A small boy sitting in a very large church. Sometimes the Wodehouse in
Colaba, mostly the massive Gloria in Byculla and seldomly the Francis
Xavier at Cavel/Dabul.
The booming voice of the Goan priest, the fine clothes of the
gathering in their Sunday best and of course the celebration in Latin.
The singing of the high mass, the choir giving full-throated musical
praise, the audience sometimes mumbling sometimes roaring in a dead
language not many knew or needed to learn except for scholarship.
I started grasping the rudiments from Grade 7 when I chose to take
Latin at school, leaving French for the Alliance in my spare time and
German to my Goan private teacher, Dad's good friend. Never enjoyed
Latin until I went to Law School and then for reasons other than
religion.
But the language always brought awe and a solid connection with the
One above. As if the rough robed Palestinian Jew somehow learned and
encouraged the language of his conquerors enough to make a Goan boy
worship Him nineteen hundred and sixty years later. Which in fact and
of course he never did.
It was snatched away rudely, not gradually through transition, by one
Pope who never thought of giving his global flock the choice. Now it
is brought back again, as if by that act he can undo the mistake.
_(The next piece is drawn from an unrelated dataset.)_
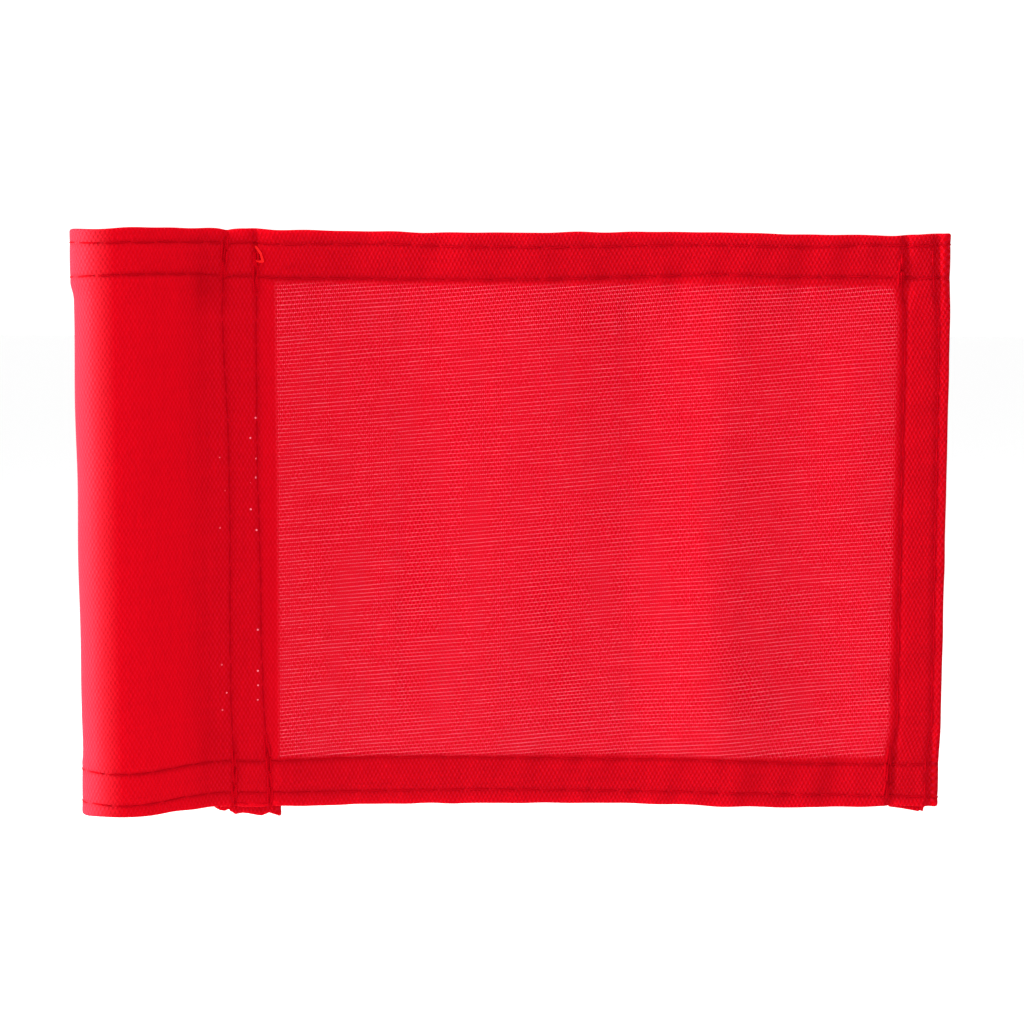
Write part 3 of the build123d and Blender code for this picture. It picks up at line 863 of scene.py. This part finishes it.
def cloth_material():
    """Plain-weave red bunting: round yarns over and under each other, with pinholes between them."""
    material = bpy.data.materials.new("red_bunting")
    material.use_nodes = True
    tree = material.node_tree
    tree.nodes.clear()
    where, u, w = flat_place(tree)
    wander_u = noise(tree, where, (7, 30), 0)
    wander_w = noise(tree, where, (30, 5), 0)
    u = mul_add(tree, wander_u, WANDER_ACROSS, u)
    v = mul_add(tree, u, -YARN_SKEW, w)
    v = mul_add(tree, wander_w, WANDER_UP, v)
    wave_u = node_math(tree, "COSINE", mul(tree, u, math.pi / YARN_ACROSS))
    wave_v = node_math(tree, "COSINE", mul(tree, v, math.pi / YARN_UP))
    weave = mul_add(tree, mul(tree, wave_u, wave_v), 0.5, 0.5)
    gap_u = node_math(tree, "SUBTRACT", 1, node_math(tree, "POWER", wave_u, 2))
    gap_v = node_math(tree, "SUBTRACT", 1, node_math(tree, "POWER", wave_v, 2))
    gap = mul(tree, gap_u, gap_v)
    wrong_side = attribute(tree, "wrong_side")
    start = mul_add(tree, wrong_side, HOLE_FLARE, HOLE_START)
    slack = noise(tree, where, (YARN_ACROSS * 1.3, YARN_UP * 0.8), 0)
    loose = noise(tree, where, (9, 1.5), 2)
    start = mul_add(tree, slack, HOLE_VARIES, start)
    start = mul_add(tree, loose, HOLE_VARIES, start)
    hole = mul(tree, node_math(tree, "SUBTRACT", gap, start), HOLE_GAIN, clamp=True)
    single = attribute(tree, "single")
    hole = mul(tree, hole, single)
    # Painted glow: a bright rim round each pinhole, where light shines through the thin yarns.
    rim = node_math(tree, "SUBTRACT", gap, node_math(tree, "SUBTRACT", start, HOLE_RIM))
    rim = mul(tree, mul(tree, rim, RIM_GAIN, clamp=True), single)

    slubs = noise(tree, where, (0.9, 14), 3)
    picks = noise(tree, where, (14, 0.8), 3)
    tone = mul_add(tree, slubs, 0.5, mul(tree, picks, 0.5))
    tone = mul_add(tree, tone, 2.4, -0.7, clamp=True)
    colour = mix_colour(tree, tone, CLOTH_DARK, CLOTH_LIGHT)
    # Painted highlight on the crowns of the yarns, stronger where the cloth is a single layer.
    crown_highlight = mul(tree, node_math(tree, "POWER", weave, 1.6), mul_add(tree, single, 0.3, 0.4))
    colour = mix_colour(tree, crown_highlight, colour, CLOTH_CROWN_HIGHLIGHT)
    # Painted shade in the hollows between the yarns.
    hollow_shade = node_math(tree, "POWER", node_math(tree, "SUBTRACT", 1, weave), 2)
    hollow_shade = mul(tree, hollow_shade, single)
    colour = mix_colour(tree, mul(tree, hollow_shade, HOLLOW_SHADE_MIX), colour, CLOTH_PAINTED_SHADE)
    # Painted light through the cloth, from the lit field.
    lit = attribute(tree, "lit")
    through_it = mul(tree, node_math(tree, "MINIMUM", lit, 1), LIT_MIX)
    colour = mix_colour(tree, through_it, colour, CLOTH_PAINTED_LIGHT)
    # Painted highlight where lit passes 1, on the raised fibres of the fold.
    fold_highlight = node_math(tree, "SUBTRACT", lit, 1, clamp=True)
    colour = mix_colour(tree, mul(tree, fold_highlight, FOLD_HIGHLIGHT_MIX), colour, CLOTH_FOLD_HIGHLIGHT)
    colour = mix_colour(tree, mul(tree, rim, RIM_GLOW_MIX), colour, CLOTH_RIM_GLOW)
    # Painted shade in the grooves of the rows and in the pinch, from the sewn field.
    sewn = attribute(tree, "sewn")
    colour = mix_colour(tree, mul(tree, sewn, ROW_SHADE_MIX), colour, CLOTH_PAINTED_SHADE)
    colour = mix_colour(tree, lint(tree, where), colour, LINT)

    bump_node = tree.nodes.new("ShaderNodeBump")
    bump_node.inputs["Strength"].default_value = 0.85
    bump_node.inputs["Distance"].default_value = 0.0001
    height = mul_add(tree, slubs, 0.5, weave)
    tree.links.new(height, bump_node.inputs["Height"])

    surface = tree.nodes.new("ShaderNodeBsdfPrincipled")
    tree.links.new(colour, surface.inputs["Base Color"])
    tree.links.new(bump_node.outputs[0], surface.inputs["Normal"])
    surface.inputs["Roughness"].default_value = 0.6
    surface.inputs["Specular IOR Level"].default_value = 0.01
    sheen = mul_add(tree, sewn, -0.12, 0.12, clamp=True)
    tree.links.new(sheen, surface.inputs["Sheen Weight"])
    surface.inputs["Sheen Roughness"].default_value = 0.3
    surface.inputs["Sheen Tint"].default_value = (1.0, 0.3, 0.5, 1)
    through = tree.nodes.new("ShaderNodeBsdfTranslucent")
    tree.links.new(mix_colour(tree, 0.5, colour, CLOTH_THROUGH), through.inputs["Color"])
    clear = tree.nodes.new("ShaderNodeBsdfTransparent")
    clear.inputs["Color"].default_value = (1, 0.8, 0.9, 1)
    body = mix_shader(tree, THROUGH_SHARE, surface.outputs[0], through.outputs[0])
    body = mix_shader(tree, hole, body, clear.outputs[0])
    output = tree.nodes.new("ShaderNodeOutputMaterial")
    tree.links.new(body, output.inputs["Surface"])
    return material


PLY_TURN = 0.55  # length along the thread in which its plies go once round


def thread_material(name, dark, light):
    """Two-ply sewing thread, with painted shade between its plies and a painted highlight on them."""
    material = bpy.data.materials.new(name)
    material.use_nodes = True
    tree = material.node_tree
    surface = tree.nodes["Principled BSDF"]
    _, around, along = flat_place(tree)
    twist = mul_add(tree, along, 1 / PLY_TURN, around)
    ply = node_math(tree, "SINE", mul(tree, twist, 4 * math.pi))
    ply = mul_add(tree, ply, 0.5, 0.5)
    tree.links.new(mix_colour(tree, ply, dark, light), surface.inputs["Base Color"])
    bump_node = tree.nodes.new("ShaderNodeBump")
    bump_node.inputs["Strength"].default_value = 0.6
    bump_node.inputs["Distance"].default_value = 0.00005
    tree.links.new(ply, bump_node.inputs["Height"])
    tree.links.new(bump_node.outputs[0], surface.inputs["Normal"])
    surface.inputs["Roughness"].default_value = 0.5
    surface.inputs["Specular IOR Level"].default_value = 0.01
    return material


# ---- the flag

cloth = cloth_material()
# The red sewing thread, its own colour darkened by painted shade where it lies sunk in the grooves of the
# rows.
shaded_thread = thread_material("shaded_thread", (0.31, 0.0, 0.003, 1), (0.43, 0.0003, 0.006, 1))
# The same thread painted lighter, as painted light on the raised back-tacks and the foot stitches.
lit_thread = thread_material("lit_thread", (0.34, 0.0, 0.003, 1), (0.56, 0.0005, 0.008, 1))
slack_thread = thread_material("slack_thread", (0.7, 0.004, 0.006, 1), (0.95, 0.02, 0.02, 1))
blank = Blank()
cut_a = [front_a(cut) for cut in CUTS]
PARTS = [("sleeve_side", -1, cut_a[0]), ("middle", *cut_a), ("fly_side", cut_a[1], BLANK_LENGTH + 1)]
sheets = {name: blank.piece(f"cloth_{name}", low, high, cloth) for name, low, high in PARTS}

hem_threads = {name: Thread(f"hem_stitching_{name}") for name, _, _ in PARTS}


def hem_thread_at(a):
    return next(hem_threads[name] for name, low, high in PARTS if low <= a < high)


for row_key in ROW_Z:
    hem_row(hem_thread_at, row_key)

seam_threads = {name: Thread(f"{name}_stitching") for name in SEAM_X}
backtack_threads = {name: Thread(f"{name}_backtacks") for name in SEAM_X}
for number, name in enumerate(SEAM_X):
    upright_row(seam_threads[name], name, 0.5, HEIGHT - 0.3, 40 + number)
backtacks = [("seam_1", 0.5, 11.4), ("seam_1", HEIGHT - 9, HEIGHT - 0.4),
             ("seam_2", -0.1, 14.8), ("seam_2", HEIGHT - 11.5, HEIGHT - 2.6)]
for number, (name, low, high) in enumerate(backtacks):
    backtack(backtack_threads[name], name, low, high, 50 + number)
slack = Thread("seam_2_slack_thread")
loop(slack, front_a(row_x("seam_2", HEIGHT - 4)), HEIGHT - 5.4, HEIGHT - 3.2, 0.7, 1.4, 60)

foot_thread = Thread("seam_foot_stitching")
FOOT_Z = 0.7
foot_holes = np.linspace(row_x("seam_1", FOOT_Z), row_x("seam_2", FOOT_Z), 3)
for low, high in zip(foot_holes, foot_holes[1:]):
    for at in (front_a, back_a):
        stitch(foot_thread, (at(low), FOOT_Z + 0.05), (at(high), FOOT_Z - 0.1))
loose_ends = [(foot_holes[0], (0.3, -0.5, -1), 1.6), (foot_holes[2], (0.5, -0.6, -1), 2.0),
              (foot_holes[2], (-0.3, 0.7, -1), 1.6)]
for number, (x, way, length) in enumerate(loose_ends):
    loose_end(foot_thread, place(front_a(x), FOOT_Z, -0.1), way, length, 70 + number)

fly_thread = Thread("fly_stitching")
for number, name in enumerate(FLY_ROW_X):
    upright_row(fly_thread, name, 1.0, HEIGHT - 1.0, 80 + number)
backtack(fly_thread, "inner", 1.1, 11.9, 84)
backtack(fly_thread, "inner", HEIGHT - 9.2, HEIGHT - 1.8, 85)
for z in (1.9, HEIGHT - 2.1):
    run_holes = np.linspace(row_x("inner", z), row_x("outer", z), 3)
    for low, high in zip(run_holes, run_holes[1:]):
        stitch(fly_thread, (front_a(low), z), (front_a(high), z))

# ---- the pieces, and the frame's parts that they stand in for

for number, (name, _, _) in enumerate(PARTS):
    pieces = [sheets[name], hem_threads[name].build(shaded_thread)]
    if name == "sleeve_side":
        pieces += [thread.build(shaded_thread) for thread in seam_threads.values()]
        pieces += [thread.build(lit_thread) for thread in (*backtack_threads.values(), foot_thread)]
        pieces.append(slack.build(slack_thread))
    if name == "fly_side":
        pieces.append(fly_thread.build(shaded_thread))
    for piece in pieces:
        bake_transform(piece)

hem_nodes = {"sleeve_side": ("sleeve", "near"), "middle": ("middle",), "fly_side": ("fly",)}
cloth_nodes = {
    "sleeve_side": ["sleeve_wall", "sleeve_cuff_lower", "sleeve_cuff_upper", "lap_turn_under",
                    "lap_turn_under_lower", "lap_turn_under_upper", "field_near", "hem_lower_near",
                    "hem_upper_near"],
    "middle": ["field_middle", "hem_lower_middle", "hem_upper_middle"],
    "fly_side": ["field_fly", "hem_lower_fly", "hem_upper_fly", "fly_hem"],
}
for name, _, _ in PARTS:
    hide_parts(*cloth_nodes[name])
    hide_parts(*[f"hem_{edge}_{row}_row_{part}" for edge, row in ROW_Z for part in hem_nodes[name]])
for name in SEAM_X:
    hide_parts(f"{name}_row")
    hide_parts(f"{name}_backtack_lower", f"{name}_backtack_upper")
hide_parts("seam_2_slack_loop")
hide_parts("seam_foot_row", "seam_thread_ends")
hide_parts("fly_inner_row", "fly_outer_row", "fly_backtack_lower",
            "fly_backtack_upper", "fly_run_lower", "fly_run_upper")

for name, low, high in PARTS:
    width = min(high, BLANK_LENGTH) - max(low, 0)
    stitching = [f"hem_stitching_{name}"]
    if name == "sleeve_side":
        stitching += [f"{seam}_{part}" for seam in SEAM_X for part in ("stitching", "backtacks")]
        stitching += ["seam_foot_stitching", "seam_2_slack_thread"]
    if name == "fly_side":
        stitching.append("fly_stitching")

# ---- floor, light and camera, in metres


def area_light(name, position, target, size, power):
    """A rectangular lamp that looks at a target."""
    data = bpy.data.lights.new(name, "AREA")
    data.shape, data.size, data.size_y = "RECTANGLE", *size
    data.energy = power
    light = bpy.data.objects.new(name, data)
    light.location = position
    light.rotation_euler = (Vector(target) - Vector(position)).to_track_quat("-Z", "Y").to_euler()
    bpy.context.scene.collection.objects.link(light)


FLOOR_Z, FLOOR_REACH = -0.14, 30
floor_material = bpy.data.materials.new("floor_white")
floor_material.use_nodes = True
floor_surface = floor_material.node_tree.nodes["Principled BSDF"]
floor_surface.inputs["Base Color"].default_value = (0.9, 0.9, 0.9, 1)
floor_surface.inputs["Roughness"].default_value = 0.9
floor_mesh = bpy.data.meshes.new("floor")
floor_corners = [(x * FLOOR_REACH, y * FLOOR_REACH, FLOOR_Z) for x, y in ((-1, -1), (1, -1), (1, 1), (-1, 1))]
floor_mesh.from_pydata(floor_corners, [], [(0, 1, 2, 3)])
floor_mesh.materials.append(floor_material)
floor = bpy.data.objects.new("floor", floor_mesh)
bpy.context.scene.collection.objects.link(floor)

world = bpy.data.worlds.new("studio")
world.use_nodes = True
tree = world.node_tree
direction = tree.nodes.new("ShaderNodeNewGeometry").outputs["Incoming"]
split = tree.nodes.new("ShaderNodeSeparateXYZ")
tree.links.new(direction, split.inputs[0])
WORLD_STRENGTH, WORLD_TURN_X, WORLD_TURN_Y = 1.08, 0.16, -0.12  # the studio is a little brighter on two sides
strength = mul_add(tree, split.outputs[1], WORLD_TURN_Y, WORLD_STRENGTH)
strength = mul_add(tree, split.outputs[0], WORLD_TURN_X, strength)
tree.nodes["Background"].inputs[0].default_value = (1, 1, 1, 1)
tree.links.new(strength, tree.nodes["Background"].inputs[1])
bpy.context.scene.world = world
flag_middle = (0.07, 0, 0.05)
area_light("key", (-0.9, -0.035, 0.2), flag_middle, (0.5, 0.6), 32)
area_light("top", (0.1, -0.2, 0.9), flag_middle, (0.8, 0.6), 6)

CAMERA_AT, CAMERA_LENS = (0.0664, -0.3397, 0.0866), 68.97
CAMERA_TURN, CAMERA_TILT, CAMERA_ROLL = -0.52, 90 - 5.56, 0.12  # degrees, about Z, then X, then Z
camera_data = bpy.data.cameras.new("camera")
camera_data.sensor_width = 36
camera_data.lens = CAMERA_LENS
camera_data.clip_start = 0.01
camera = bpy.data.objects.new("camera", camera_data)
camera.matrix_world = Matrix.Translation(CAMERA_AT)
for angle, axis in ((CAMERA_TURN, "Z"), (CAMERA_TILT, "X"), (CAMERA_ROLL, "Z")):
    camera.matrix_world = camera.matrix_world @ Matrix.Rotation(math.radians(angle), 4, axis)
bpy.context.scene.collection.objects.link(camera)
bpy.context.scene.camera = camera
bpy.context.scene.view_settings.view_transform = "Standard"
Or
perhaps bring interest in God back again to a world that is either too
busy or too smart to merely believe what is told to them from the men
in black and white.
If I sit again in Church, it will never be the same, Latin or not.
Just as when I go to Goa, it is never the same. My heart is not
mournful since I know things must change. But you cannot bring back
St. Pauli in modern day Panjim Kamat's and imagine no dirt and filth
around you. And not necessarily that of physical garbage alone.